When you don’t get enough sleep, your amygdala (which controls emotions) runs on overdrive. This spells disaster for people with anger problems, as any little thing can set them off. So, if you need to release anger, the problem may just go away by getting more sleep.
Spend time doing something you enjoy.
Harmful behavior such as anger outbursts can occur when we don’t give ourselves enough time to enjoy life. Between work, kids, and other responsibilities, many of us feel starved for fun or downtime. If you have some spare hours during your weekend or after work, take time to recharge and do some hobby that brings you joy, even if you only have 30 minutes.
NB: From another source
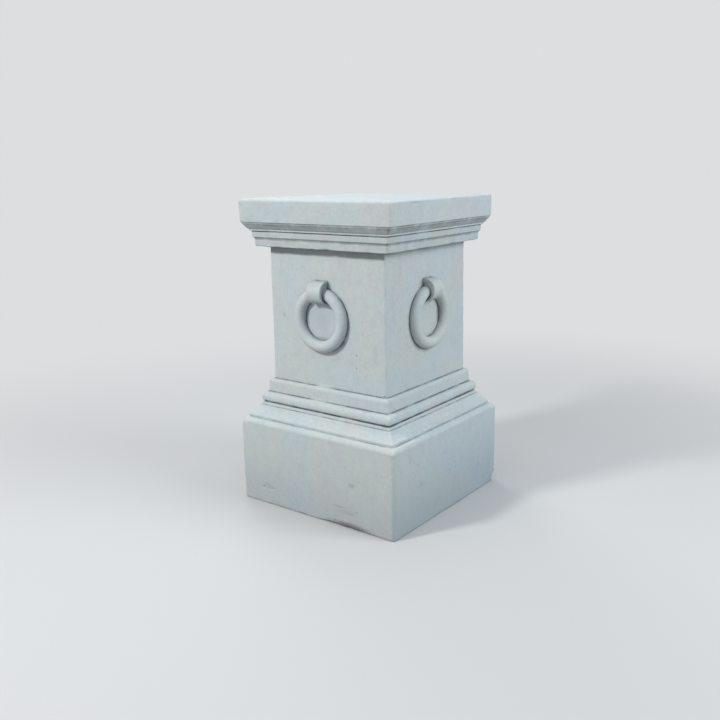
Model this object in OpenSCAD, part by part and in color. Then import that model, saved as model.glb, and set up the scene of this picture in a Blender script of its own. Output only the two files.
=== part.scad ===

Use your creative muscle and pull out the watercolors and paints, or whip up something delicious for dinner.
Sometimes, you just need some self-care to reverse an angry mood and release some feel-good endorphins.
Exercise at least three to four times each week.
Nothing beats exercise for getting rid of pent up anger. If you got in a fight with your girlfriend or your boss rubbed you the wrong way at work, a vigorous workout can help you release anger and avoid an outburst later on. Exercise helps to reduce stress and releases endorphins that boost your mood. Make sure to choose something you enjoy, though, as it makes it easier to stick to long-term.
Whether you like to dance, run, ride bikes, lift weights, or swim, just get your body moving in a way you enjoy. You’ll notice your anger levels dropping off in no time.
Go to a therapist.
Sometimes, you just need more help to tackle deep-seated anger problems. You shouldn’t feel any shame in seeking help for your anger, and there are plenty of well-qualified people ready to offer their expertise. Uncontrolled anger can wreak havoc on your relationships, even if you don’t mean to react in this manner. A therapist can help you discern why you feel so angry and how to manage it, so it doesn’t take over your life.
Pent up emotions can lead to misplaced anger or lashing out at people who didn’t even hurt you. Anger can become very destructive if you don’t deal with it in a healthy way, but luckily, the tips above can help you calm down and see things in a different light. Whether you choose to exercise, breathing techniques, meditation, or something else, you can avoid harmful behavior as a result of your anger.